Infringement of any intellectual property right is a serious violation of the law and will result in imposing administrative penalties as well as compensation toward damages occurred due to infringement.

Conduct your due diligence before using any copyright work, trademark, invention that belongs to a third party, and ensure you always get proper permission, if required, to avoid the risk of infringement.

 

8. INTELLECTUAL PROPERTY INFRINGEMENT COMPLAINTS

Complaints for intellectual property infringements shall be filed with the Commissioner of Intellectual Property. The Intellectual Property Regulations provide the process and requirements for filing a complaint.

Requirements:

  • Complaint form; this includes details of the intellectual property right subject to the infringement; facts, legal grounds and demands.
  • Documents related to the ownership of the intellectual property right; this may include, registration certificates, agreements….etc;
  • Evidence of the infringement;
  • Payment of complaint fees;
  • Undertaking letter; the complainant shall provide an undertaking to cover all costs that might be incurred throughout a complaint process.

The Commissioner of Intellectual Property will consider the complaint and will conduct all required investigations to establish the infringement.
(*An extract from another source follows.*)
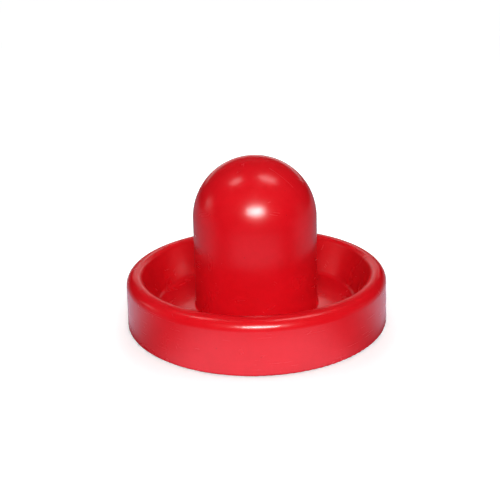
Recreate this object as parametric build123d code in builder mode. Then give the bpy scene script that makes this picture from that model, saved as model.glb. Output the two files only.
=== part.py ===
"""Air hockey pusher (striker): a moulded shell with a felt pad stuck under its tray.

The shell is one moulding of even thickness: an upright rim wall, a rounded rim, a tray round
the knob, and a hollow domed knob.  It is open underneath.  The felt pad slides on the table
and holds the rim's lower edge just clear of it.

Millimetres, +Z up.  The origin is on the table, on the pusher's axis.
"""

import os
from math import cos, radians, sin, tan

from build123d import *

# Overall sizes
overall_diameter = 96.0
overall_height = 60.0
rim_height = 19.0

# Shell
wall = 2.4
lip_gap = 0.6  # from the table up to the rim's lower edge
lip_round = 0.5
rim_draft = 2.5  # degrees from upright
rim_outer_round = 3.6
rim_inner_round = 2.0
rim_mouth_radius = 41.8  # where the tray's side would meet the flat of the rim
tray_radius = 37.3  # where the tray's side would meet its floor
tray_round = 1.6
knob_dome_radius = 22.2
knob_draft = 1.0  # degrees from upright
knob_foot_round = 0.6

# Stiffening ribs in the hollow of the rim, and the moulding gate's stub inside the dome
rib_count = 12
rib_thickness = 1.4
rib_recess = 3.6  # from the rim's lower edge up to the ribs
gate_radius = 1.6
gate_length = 1.0

# Pad
felt_thickness = 2.4
film_thickness = 0.2
felt_inner_radius = 24.0
felt_outer_radius = 36.4

# Worked out from the sizes above
lip_radius = overall_diameter / 2 + lip_round * tan(radians(rim_draft))  # before the lip is rounded
rim_top_radius = lip_radius - (rim_height - lip_gap) * tan(radians(rim_draft))
floor_height = felt_thickness + film_thickness + wall
dome_base_height = overall_height - knob_dome_radius
knob_foot_radius = knob_dome_radius + (dome_base_height - floor_height) * tan(radians(knob_draft))


def rib_plane(index):
    """Upright plane through the axis, its x pointing outwards along one rib."""
    angle = radians(360 * index / rib_count)
    outwards = (cos(angle), sin(angle), 0)
    sideways = (sin(angle), -cos(angle), 0)
    return Plane(origin=(0, 0, 0), x_dir=outwards, z_dir=sideways)


# The shell is its outer skin, given one thickness and turned about the axis.
with BuildPart() as pusher_body:
    with BuildSketch(Plane.XZ):
        with BuildLine():
            FilletPolyline(
                (lip_radius, lip_gap),
                (rim_top_radius, rim_height),
                (rim_mouth_radius, rim_height),
                (tray_radius, floor_height),
                (knob_foot_radius, floor_height),
                (knob_dome_radius, dome_base_height),
                radius=[rim_outer_round, rim_inner_round, tray_round, knob_foot_round],
            )
            CenterArc((0, dome_base_height), knob_dome_radius, 0, 90)
            offset(amount=wall, side=Side.LEFT)
        make_face()
    revolve(axis=Axis.Z)

    # The offset leaves the rim's lower edge square to its drafted wall: cut it level, then ease it.
    split(bisect_by=Plane.XY.offset(lip_gap))
    lip = pusher_body.faces().sort_by(Axis.Z)[0]
    fillet(lip.edges(), radius=lip_round)

    # Each rib fills the rim's hollow from the middle of one wall to the middle of the other.
    rib_foot = lip_gap + rib_recess
    rib_top = rim_height - wall / 2
    for index in range(rib_count):
        with BuildSketch(rib_plane(index)):
            with BuildLine():
                Polyline(
                    (tray_radius + wall / 2, rib_foot),
                    (lip_radius - wall / 2, rib_foot),
                    (rim_top_radius - wall / 2, rib_top - wall / 2),
                    (rim_mouth_radius + wall / 2, rib_top),
                    close=True,
                )
            make_face()
        extrude(amount=rib_thickness / 2, both=True)

    # The gate's stub hangs from the top of the hollow dome.
    with BuildSketch(Plane.XY.offset(overall_height - wall - gate_length)):
        Circle(gate_radius)
    extrude(amount=gate_length + wall / 2)

pusher_body.part.label = "pusher_body"

# A ring of felt, which touches the table.
with BuildPart() as felt_pad:
    with BuildSketch(Plane.XY):
        Circle(felt_outer_radius)
        Circle(felt_inner_radius, mode=Mode.SUBTRACT)
    extrude(amount=felt_thickness)

felt_pad.part.label = "felt_pad"

# Double-sided film of the same outline, which sticks the felt to the underside of the tray.
with BuildPart() as adhesive_film:
    with BuildSketch(Plane.XY.offset(felt_thickness)):
        Circle(felt_outer_radius)
        Circle(felt_inner_radius, mode=Mode.SUBTRACT)
    extrude(amount=film_thickness)

adhesive_film.part.label = "adhesive_film"

os.makedirs("parts", exist_ok=True)
for piece in (pusher_body, felt_pad, adhesive_film):
    export_step(piece.part, f"parts/{piece.part.label}.step")
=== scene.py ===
"""Looks, light and camera for the air hockey pusher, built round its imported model.

Metres, +Z up, in the model's own frame: the origin is on the table, on the pusher's axis.
"""

import math
import random

import bpy
from mathutils import Matrix, Vector, noise


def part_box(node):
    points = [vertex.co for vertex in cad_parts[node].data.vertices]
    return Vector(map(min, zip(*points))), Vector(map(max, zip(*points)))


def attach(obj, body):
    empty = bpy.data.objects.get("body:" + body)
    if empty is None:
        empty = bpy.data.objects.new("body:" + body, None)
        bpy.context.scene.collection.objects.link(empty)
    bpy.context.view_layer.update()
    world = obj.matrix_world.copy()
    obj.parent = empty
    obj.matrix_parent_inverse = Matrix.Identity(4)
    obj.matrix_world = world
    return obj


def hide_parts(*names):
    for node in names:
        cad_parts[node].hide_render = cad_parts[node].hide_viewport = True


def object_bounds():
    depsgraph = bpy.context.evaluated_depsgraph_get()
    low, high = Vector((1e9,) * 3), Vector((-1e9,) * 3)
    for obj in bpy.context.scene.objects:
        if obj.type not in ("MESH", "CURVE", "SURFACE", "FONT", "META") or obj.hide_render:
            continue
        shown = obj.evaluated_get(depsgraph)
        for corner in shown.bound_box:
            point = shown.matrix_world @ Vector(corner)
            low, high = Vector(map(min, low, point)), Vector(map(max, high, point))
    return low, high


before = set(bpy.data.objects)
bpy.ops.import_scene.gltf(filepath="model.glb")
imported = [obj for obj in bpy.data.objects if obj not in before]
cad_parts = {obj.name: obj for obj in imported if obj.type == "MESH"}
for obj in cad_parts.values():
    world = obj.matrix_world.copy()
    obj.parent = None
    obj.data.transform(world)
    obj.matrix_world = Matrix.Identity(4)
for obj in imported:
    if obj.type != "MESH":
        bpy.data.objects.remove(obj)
cad_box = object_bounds()

MM = 0.001
TURN = 2 * math.pi

# The pusher, as its frame gives it
overall_height = cad_box[1].z
rim_radius = cad_box[1].x
felt_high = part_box("felt_pad")[1]
felt_outer_radius = felt_high.x
felt_thickness = felt_high.z

# The pusher's sizes that a box doesn't give
FELT_INNER_RADIUS = 24 * MM
DOME_RADIUS = 22.2 * MM
RIB_COUNT = 12

# Camera: close and a little above, as a hand-held product shot
CAMERA_DISTANCE = 240 * MM
CAMERA_ELEVATION = 18.7  # degrees
CAMERA_ROLL = 1.4  # degrees
CAMERA_LENS = 47.5  # millimetres, on a 36 mm sensor
CAMERA_CENTRE = Vector((0, 0, overall_height / 2))
CAMERA_AIM = Vector((-2.0 * MM, 0, 25.2 * MM))


def around_axis(radius, angle, z):
    return Vector((radius * math.cos(angle), radius * math.sin(angle), z))


def direction(azimuth, elevation):
    """Unit vector: azimuth 0 is towards -Y, the camera's side, and grows towards +X."""
    a, e = math.radians(azimuth), math.radians(elevation)
    return Vector((math.sin(a) * math.cos(e), -math.cos(a) * math.cos(e), math.sin(e)))


# ---------------------------------------------------------------- node helpers

def new_material(name):
    """A new material, its node tree and its Principled shader."""
    material = bpy.data.materials.new(name)
    material.use_nodes = True
    tree = material.node_tree
    return material, tree, tree.nodes["Principled BSDF"]


def feed(tree, socket, value):
    """Links a socket if the value is a socket, and sets it otherwise."""
    if isinstance(value, bpy.types.NodeSocket):
        tree.links.new(value, socket)
    else:
        socket.default_value = value


def add(tree, kind, inputs, output=0, **settings):
    """Adds a node and returns one of its outputs.  An input is a value, or the socket that feeds it."""
    node = tree.nodes.new("ShaderNode" + kind)
    for key, value in settings.items():
        setattr(node, key, value)
    for key, value in inputs.items():
        feed(tree, node.inputs[key], value)
    return node.outputs[output]


def calc(tree, operation, a, b=0.0):
    return add(tree, "Math", {0: a, 1: b}, operation=operation)


def times(tree, a, b):
    return calc(tree, "MULTIPLY", a, b)


def plus(tree, first, *others):
    for other in others:
        first = calc(tree, "ADD", first, other)
    return first


def largest(tree, first, *others):
    for other in others:
        first = calc(tree, "MAXIMUM", first, other)
    return first


def gap(tree, value, level):
    """How far a value is from a level, either way."""
    return calc(tree, "ABSOLUTE", calc(tree, "SUBTRACT", value, level))


def ramp(tree, value, start, end, low=0.0, high=1.0):
    """Smooth step: low up to start, high past end.  Start may be the larger."""
    inputs = {"Value": value, "From Min": start, "From Max": end, "To Min": low, "To Max": high}
    return add(tree, "MapRange", inputs, interpolation_type="SMOOTHSTEP")


def blend(tree, amount, a, b):
    """Colour a, changing to colour b with amount."""
    return add(tree, "Mix", {0: amount, 6: a, 7: b}, output=2, data_type="RGBA")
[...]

Investigations may include, inspection of the Respondent premises, conducting meetings with the parties to the complaint or appointing an expert to provide an opinion in the subject matter of the complaint.

After concluding the investigations, the Commissioner of Intellectual Property will issue a direction in accordance with the IP Law and Regulations.

 

9. DIFC Court

  • The DIFC Court has jurisdiction to look into disputes related to IP, except for disputes related to the registrations of IP rights, which are subject to the jurisdiction of the UAE Federal Courts.
  • The remedies available through DIFC Courts are injunctions and compensation for damages occurred due to the infringement.